Dans un arrêt rendu le 15 septembre 2020, la Cour d’appel précise qu’une plainte disciplinaire, bien qu’elle ne soit soumise à aucun délai de prescription, doit être déposée dans un délai raisonnable qui ne porte pas préjudice au professionnel visé.

L’historique des procédures débute le 19 décembre 2012 lorsque la syndique (« Syndique ») de la Chambre de la sécurité financière (« CSF ») dépose une plainte contre M. Charles Colas (« Colas »), conseiller en sécurité financière et planificateur financier. On lui reproche la commission d’actes non autorisés en vertu de sa certification, qui se sont déroulés entre 1999 et 2004 mais qui n’ont été signalés à la Syndique qu’à la fin de l’année 2011 par l’Autorité des marchés financiers (« AMF »). Une période de 8 à 13 ans s’est donc écoulée entre les événements reprochés et le dépôt de la plainte disciplinaire.

En première instance, le Comité de discipline de la CSF (« Comité ») déclare Colas coupable sur tous les chefs d’accusation et rejette un de ses moyens de défense fondé sur les délais écoulés entre les gestes reprochés et le dépôt de la plainte, argument soulevé afin d’obtenir l’arrêt des procédures1. Colas invoquait que la mémoire défaillante des témoins de la Syndique sur des éléments lui permettant de se défendre, lui causait un préjudice grave et sérieux.
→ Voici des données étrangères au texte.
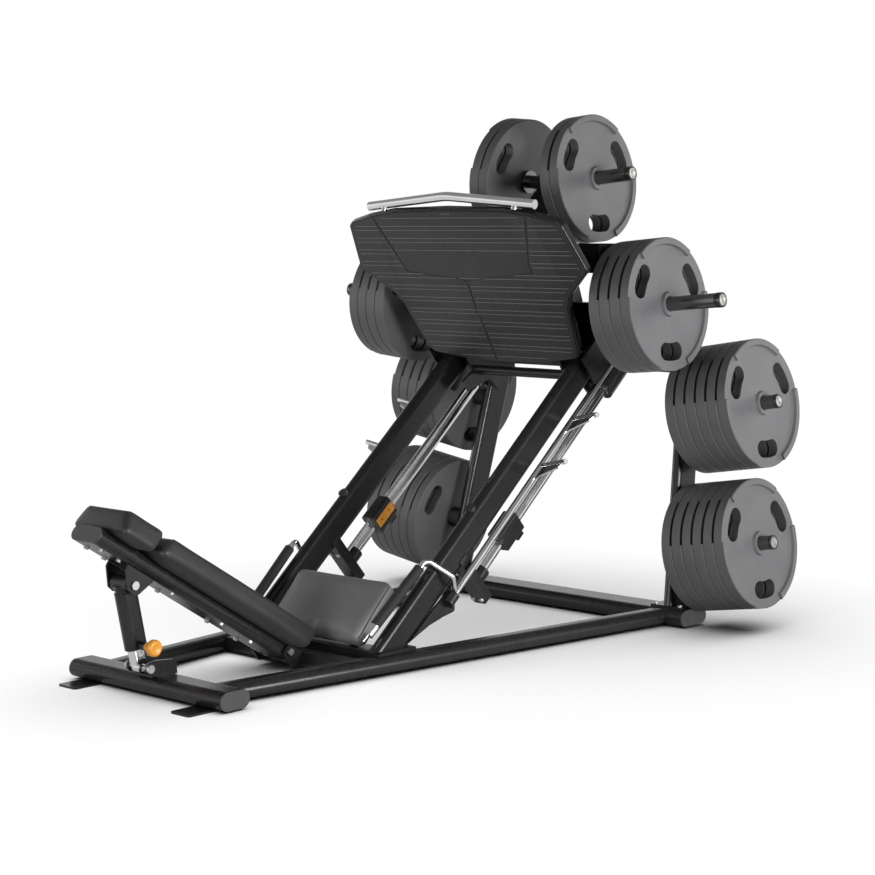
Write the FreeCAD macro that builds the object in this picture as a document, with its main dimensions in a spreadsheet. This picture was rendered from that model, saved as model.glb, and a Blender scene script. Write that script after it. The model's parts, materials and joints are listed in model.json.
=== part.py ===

Écartant cet argument, le Comité répond que c’est plutôt la Syndique qui risquait de subir un préjudice si elle n’était pas en mesure de rencontrer son fardeau de preuve et donc, que l’arrêt des procédures n’était pas justifié.

Colas a interjeté appel de la décision du Comité devant la Cour du Québec2 qui devait déterminer si la décision du Comité était raisonnable3.

En référant à l’arrêt Blencoe4 de la Cour suprême du Canada, la Cour du Québec précise qu’il faut déterminer « si un préjudice grave découle de l’incapacité de M. Colas d’assumer une défense pleine et entière en raison du délai survenu depuis la commission des infractions »5. Concluant que le Comité n’a pas analysé correctement cette question, le tribunal a statué que la possibilité que la mémoire imprécise des témoins ait également une incidence pour la Syndique n’empêche pas que cet argument puisse être invoqué par Colas pour obtenir le rejet de la plainte, et ce, même s’il n’y a pas de prescription en matière déontologique.

Après avoir rappelé que tout le contexte de l’affaire doit être analysé, la Cour conclut que la décision du Comité prise dans son ensemble n’est pas raisonnable, que la preuve retenue n’était pas suffisante pour entraîner la responsabilité déontologique de Colas et casse le jugement de culpabilité. Elle retient notamment que le Comité a eu tort de mettre de côté le long délai écoulé depuis les gestes reprochés en considérant uniquement l’impact pour la Syndique, alors qu’il est difficile pour Colas de démontrer en 2013 les faits survenus en 1999, 2001 ou 2004.

La Syndique s’est par la suite adressée à la Cour d’appel qui a rejeté les moyens qu’elle a invoqués et confirmé le jugement de la Cour du Québec6.

La Cour d’appel constate que le juge de la Cour du Québec a identifié des erreurs de droit justifiant la réformation de la décision du Comité sur la question du délai et conclut que :

  1. Le fait que la Syndique ait pu être désavantagée par le délai qu’invoquait Colas n’a rien à voir avec le préjudice potentiel de ce dernier7;
  2. Le préjudice infligé à une partie n’est pas compensé par un préjudice également infligé à l’autre partie8;
  3. L’absence de prescription en matière déontologique ne peut en soi neutraliser un argument fondé sur un tel délai s’il est excessivement long et préjudiciable9;
  4. Le Comité semble s’appuyer sur le fait que la plainte de décembre 2012 a été déposée avec célérité puisque le signalement de l’AMF n’avait été effectué qu’environ un an avant. Cette circonstance peut expliquer le long délai entre la plainte et les faits reprochés, mais elle ne saurait le justifier10.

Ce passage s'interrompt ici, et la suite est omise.